The created order is good. And we should give thanks for it.
Harvest supper at St John's
But let's think about what is involved in giving thanks. Part of it is saying thank you, of course. But that's not enough. Suppose you bought me a Christmas present - I merely note that the Season is three months away. Let's say you bought me a bottle of premium gin. I'd say thankyou - I was well brought up. But if I then went straight home and used the gin to unblock my drains I would not be behaving in a thankful way. I would not be receiving the gift in the way it was intended, as a sign of your good-will towards me, intended to be drunk and enjoyed. I would be treating it, and by extension you, in a casual way.
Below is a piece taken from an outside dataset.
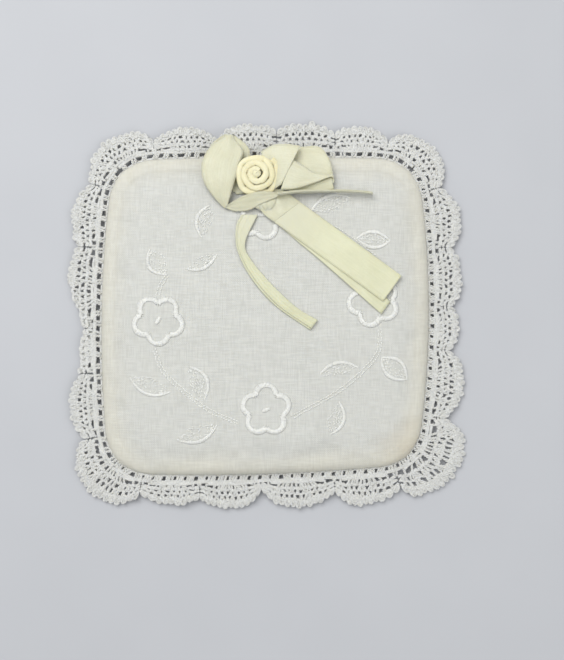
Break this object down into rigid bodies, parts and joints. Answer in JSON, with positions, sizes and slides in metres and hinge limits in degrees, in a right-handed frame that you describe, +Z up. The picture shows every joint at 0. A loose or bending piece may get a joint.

Likewise, it is not enough to say thank you to God for the created order. How we use that order matters, because whether we use it well is the litmus test of whether we are genuinely thankful. And it has to be said that the human race does not use the created order well. We do not, systematically, use it so that we may flourish collectively. It is a disgrace that in a world of plenty people starve. It is a disgrace that, as we will hear later with our Christian Aid appeal, people are denied access to the land they need to live. And it is, I should, add an absolute disgrace that in a country as rich as ours, people are dependent on charity in order to survive.
Sometimes people are suspicious of Harvest being used to promote social concern. They suspect, I think, that it is the kind of thing thought up by trendy vicars in the 1970s. Now I am very much opposed to trendy vicars of all periods, but I think the connection between thankfulness and justice is an important one, and for that matter a deeply traditional one. Do we want to be thankful? In which case, we should pray and work for a world which promotes human flourishing. We have no other choice, because thankful children do not misuse their Father's gifts.
So let's commit ourselves anew to struggling for God's Kingdom of plenty until that Day when justice is done, peace reigns, and we - with all those angels in whom we firmly believe - give perfect thanks to the one Creator God: Father, Son, and Holy Spirit. To him be glory for ever. Amen.